After my roommate’s words, the more people I met, the more I received similar comments, which led me to a moment of self-reflection. Was I a workaholic? Did I put on as many hats as people said I did? In my opinion, everything boiled down to one clear fact.
I was doing everything I wanted to do.
When I was younger, I had a career path-goal. I would go to law school, become a lawyer, then a judge. After I would run for Senate and then run for President. That was the primary goal. But in the meantime, I wanted to get into acting. Every child’s dream. See I didn’t just want to be President. I wanted to experience being everything I listed in my career path.

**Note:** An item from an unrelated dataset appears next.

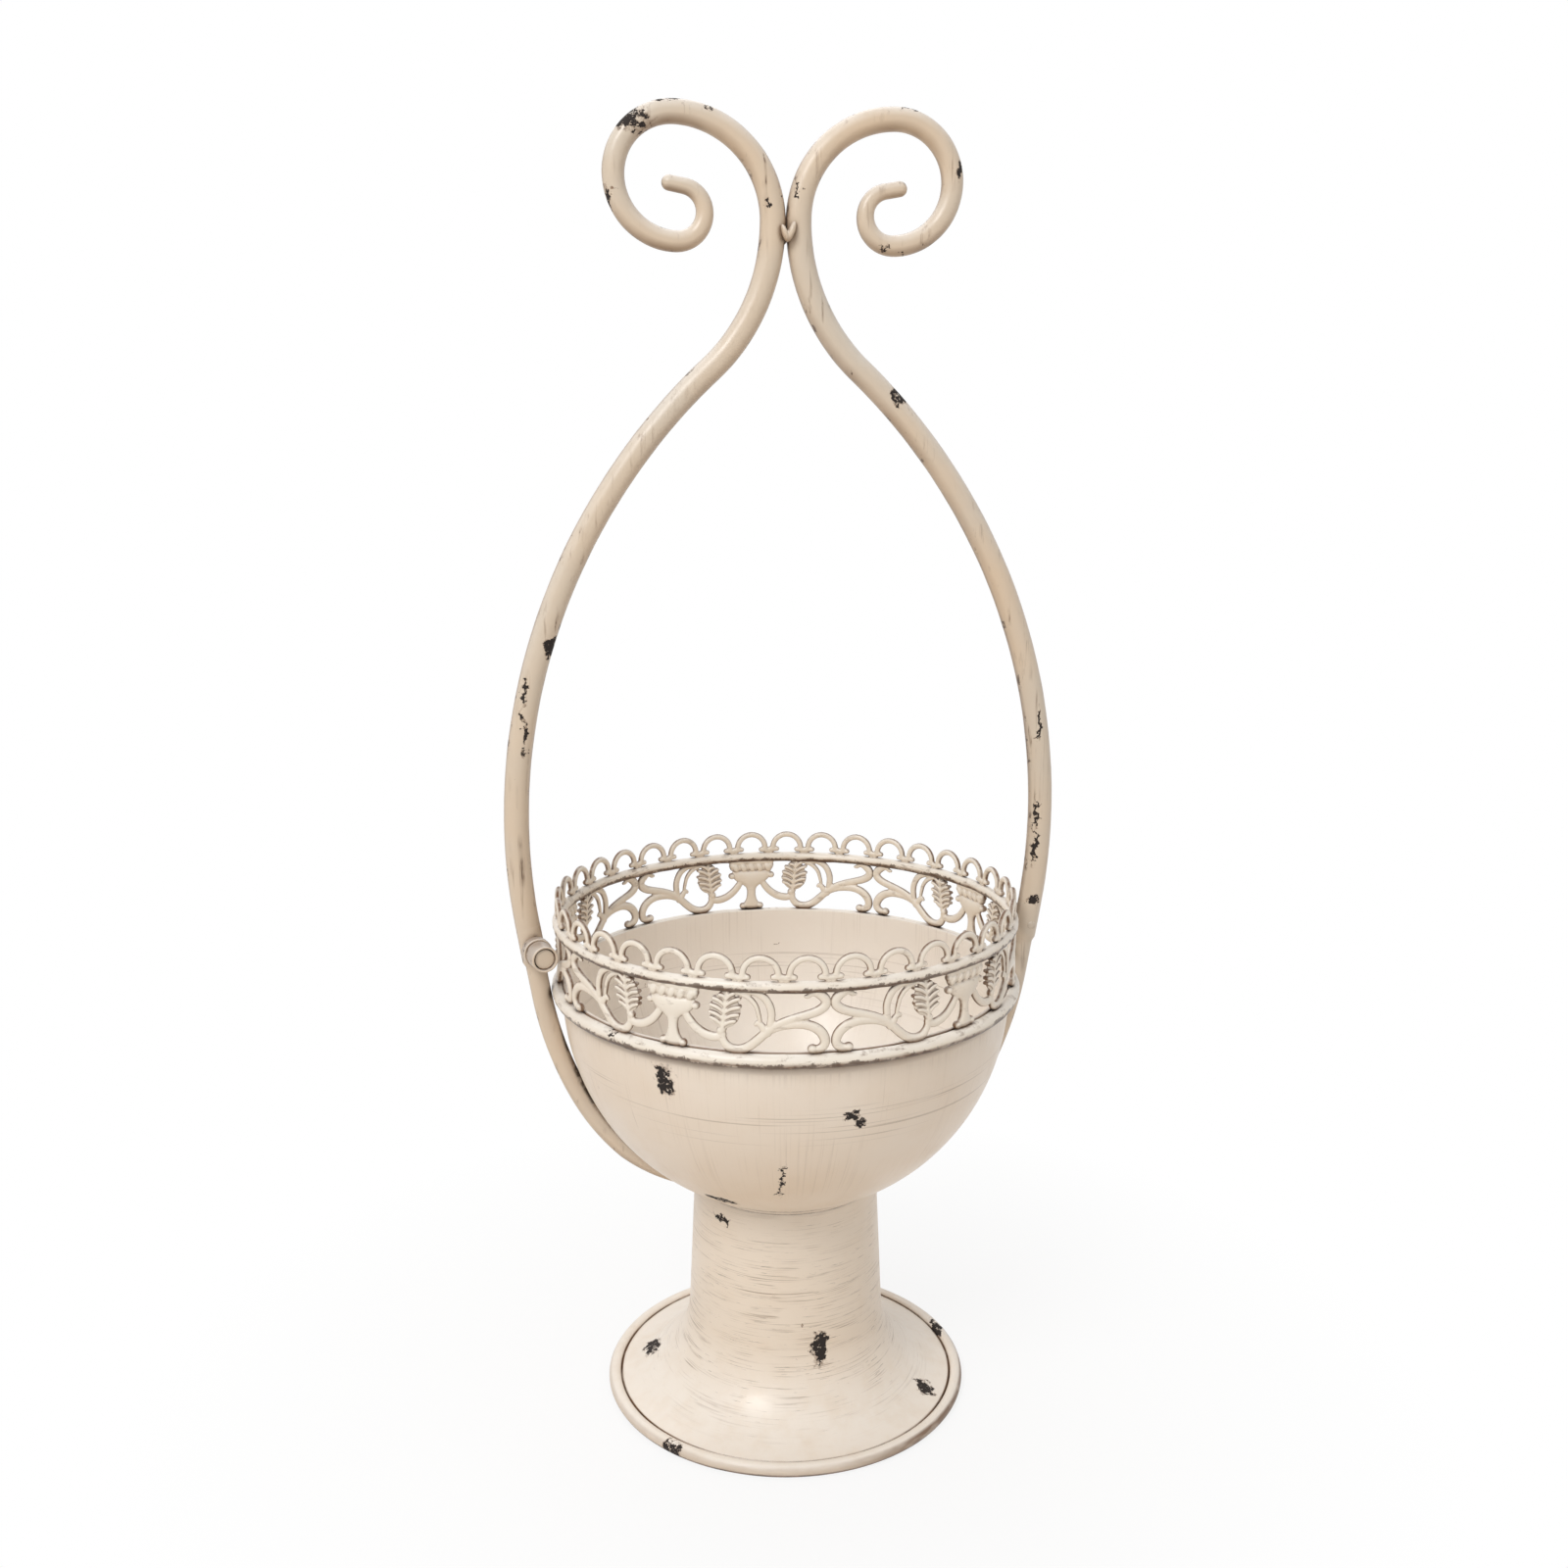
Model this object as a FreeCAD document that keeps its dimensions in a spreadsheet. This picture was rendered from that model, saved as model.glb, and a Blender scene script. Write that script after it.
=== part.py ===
import FreeCAD, Part

import math
import os

import Sketcher

# An urn planter of painted metal: a bowl on a hollow pedestal, an openwork
# gallery round the rim and a tall basket handle of two scrolled round bars.
# The origin is on the floor under the middle of the foot and +Z is up.
# The handle lies in the XZ plane, with its left half on the -X side.

Vector = FreeCAD.Vector
UP = Vector(0, 0, 1)
CENTRE = Vector(0, 0, 0)

doc = FreeCAD.newDocument("urn_planter")
sheet = doc.addObject("Spreadsheet::Sheet", "Sizes")

# Driving dimensions in millimetres, and two angles in degrees.
driving = {
    "bowl_radius": 118,
    "bowl_wall": 2.4,
    "bowl_centre_height": 228,
    "rim_upstand": 7,
    "neck_radius": 49.5,
    "neck_foot_radius": 53,
    "pedestal_wall": 2.2,
    "flare_top_height": 47,
    "foot_radius": 98.5,
    "foot_sheet_height": 5,
    "lip_bead": 7,
    "lip_flat": 0.3,
    "braze_size": 2.4,
    "lower_ring_bead": 7.2,
    "lower_ring_seat": 1.6,
    "gallery_height": 32,
    "gallery_thickness": 2.4,
    "top_ring_bead": 6,
    "top_ring_core": 2.4,
    "loop_stroke": 3.3,
    "loop_rise": 5,
    "vine_stroke": 4.4,
    "arch_stroke": 3.4,
    "scroll_stroke": 4.6,
    "bar_diameter": 12.7,
    "bar_scroll_diameter": 11,
    "bar_tip_diameter": 7.6,
    "joint_rise": 32,
    "widest_rise": 49,
    "arch_radius": 310,
    "throat_radius": 94,
    "crown_radius": 48,
    "scroll_outer_radius": 28.5,
    "scroll_inner_radius": 30,
    "curl_radius": 13.5,
    "curl_end_radius": 12,
    "curl_end_turn": 115,
    "weld_length": 11,
    "weld_diameter": 7,
    "strap_diameter": 10.4,
    "strap_tip_diameter": 6,
    "strap_tip_length": 38,
    "strap_tip_gap": 0.3,
    "hub_length": 20,
    "pin_drop": 12,
    "pin_turn": 14,
    "pin_diameter": 5,
    "collar_diameter": 15,
    "collar_length": 6,
    "barrel_diameter": 13.4,
    "barrel_length": 13,
    "barrel_recess": 1.2,
    "cap_diameter": 11,
}
for row, (alias, value) in enumerate(driving.items(), start=1):
    sheet.set(f"A{row}", alias.replace("_", " "))
    sheet.set(f"B{row}", str(value))
    sheet.setAlias(f"B{row}", alias)
doc.recompute()


def size(alias):
    """The value of one cell of the sheet."""
    return float(getattr(sheet, alias))


def bound(kind, name, **expressions):
    """A primitive whose properties follow the sheet."""
    thing = doc.addObject(kind, name)
    for prop, expression in expressions.items():
        thing.setExpression(prop.replace("__", "."), expression)
    return thing


def combine(kind, name, base, tool):
    """A cut or common of two objects."""
    thing = doc.addObject(kind, name)
    thing.Base = base
    thing.Tool = tool
    return thing


pieces = []


def piece(thing, label):
    thing.Label = label
    pieces.append(thing)
    return thing


def solid_piece(label, shape, spot=None):
    """A sub-part made straight from a shape."""
    thing = doc.addObject("Part::Feature", label)
    thing.Shape = shape
    if spot is not None:
        thing.Placement = spot
    return piece(thing, label)


# Sketches for the turned sub-parts: the sketch's X is the radius and its Y is
# the height. Each corner is bound to the sheet, and an arc leaves its straight
# neighbour smoothly.
def turned_body(name, corners, arcs, tangents):
    body = doc.addObject("PartDesign::Body", name)
    plane = [f for f in body.Origin.OriginFeatures if f.Role == "XZ_Plane"][0]
    sketch = body.newObject("Sketcher::SketchObject", name + "_profile")
    sketch.AttachmentSupport = [(plane, "")]
    sketch.MapMode = "FlatFace"
    count = len(corners)
    for i, (place, _) in enumerate(corners):
        end = corners[(i + 1) % count][0]
        start = Vector(*place, 0)
        stop = Vector(*end, 0)
        if i in arcs:
            sketch.addGeometry(arcs[i](start, stop), False)
        else:
            sketch.addGeometry(Part.LineSegment(start, stop), False)
    ends = [arc_ends(sketch.Geometry[i], corners[i][0]) for i in range(count)]
    for i in range(count):
        following = (i + 1) % count
        link = Sketcher.Constraint("Coincident", i, ends[i][1], following, ends[following][0])
        sketch.addConstraint(link)
    for i, (place, expressions) in enumerate(corners):
        for kind, value, expression in zip(("DistanceX", "DistanceY"), place, expressions):
            sketch.addConstraint(Sketcher.Constraint(kind, -1, 1, i, ends[i][0], value))
            sketch.setExpression(f"Constraints[{sketch.ConstraintCount - 1}]", expression)
    for line, arc in tangents:
        sketch.addConstraint(Sketcher.Constraint("Tangent", line, arc))
    turn = body.newObject("PartDesign::Revolution", name + "_turn")
    turn.Profile = sketch
    turn.ReferenceAxis = (sketch, ["V_Axis"])
    turn.Angle = 360
    body.Tip = turn
    return body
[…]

Fast forward to my last year of undergrad. My major was legal studies, and I had just realized that I didn’t want to be a lawyer, or judge, or President. Being a senator was still on the table. I had been seriously writing for the last ten years and my goals no longer directly aligned with a lifetime career in the legal field. Instead, I wanted a career that consisted of all of my developed passions. There was no actual position or name for a career like this, but I figured I could craft one.
Before deciding on an area of study for grad school, I created a five-page plan detailing my career and business goals. I wouldn’t have a business, I would have enterprises, and much like my younger self, the positions and titles I would operate in would be numerous. From marketer and leadership consultant to author, scriptwriter, songwriter, playwright, poet, actress, and community organization director, I was determined to work in any capacity that I wanted at any point in time.
These were my passions. They weren’t work; they were my work. It wasn’t something to be trivialized as a job, and it wasn’t something that was just a placeholder until I could do what I wanted. I think people get stuck in a place of “I’m just doing this, this being something that they don’t actually like doing, until…” But most times “until” doesn’t happen.
“I’m just working here until I can pursue my dreams.”
“I’m just working until I can pursue my music career, or open a beauty salon, or a mechanic shop, or run for city office.”
But the work that they’re doing is burning them out and not contributing to their goals. Whenever we decide to invest our time IN something, the question we need to ask, the question I ask myself, is how does this contribute to my long-term goals, and does it take time away from me focusing on those goals?
I don’t just want to work to pay bills, though bills play an essential part. But the work we do should be rewarding; it shouldn’t leave us unable to spend time with family and friends. It shouldn’t leave us with unfulfilled and broken dreams unless your dreams were about taking over the world or something.
The work we do should always contribute to an outcome related to our passions. Even more so, your work should not require you to forego your dreams. Sometimes your dream is about becoming a huge corporate boss because you can lead people the way you’ve always wanted to be led. Then it changes to making sure your child has the best life possible. As long as the work we do is related to that dream, as long as it contributes to the success of that dream, is it truly work, or is it simply living?
My five-page career plan has changed a lot in the last few years. While certain things are still the same, I’ve altered how I’ve gone about fulfilling that plan and added a couple of exciting new goals along the way that coincide with passions I’ve recently developed. I’m not offended when people comment on how much I work, but I am insistent on them seeing that I don’t work for work’s sake. Neither do I work just for the money; the money helps a lot, though.
Whether you have one dream or ten dreams, your work should only contribute to those dreams. It’s not about working a lot; it’s about living an entire life as you see fit. It’s not always easy to work in a way that contributes to your dreams, and there are risks you take in the process. But it’s worth it.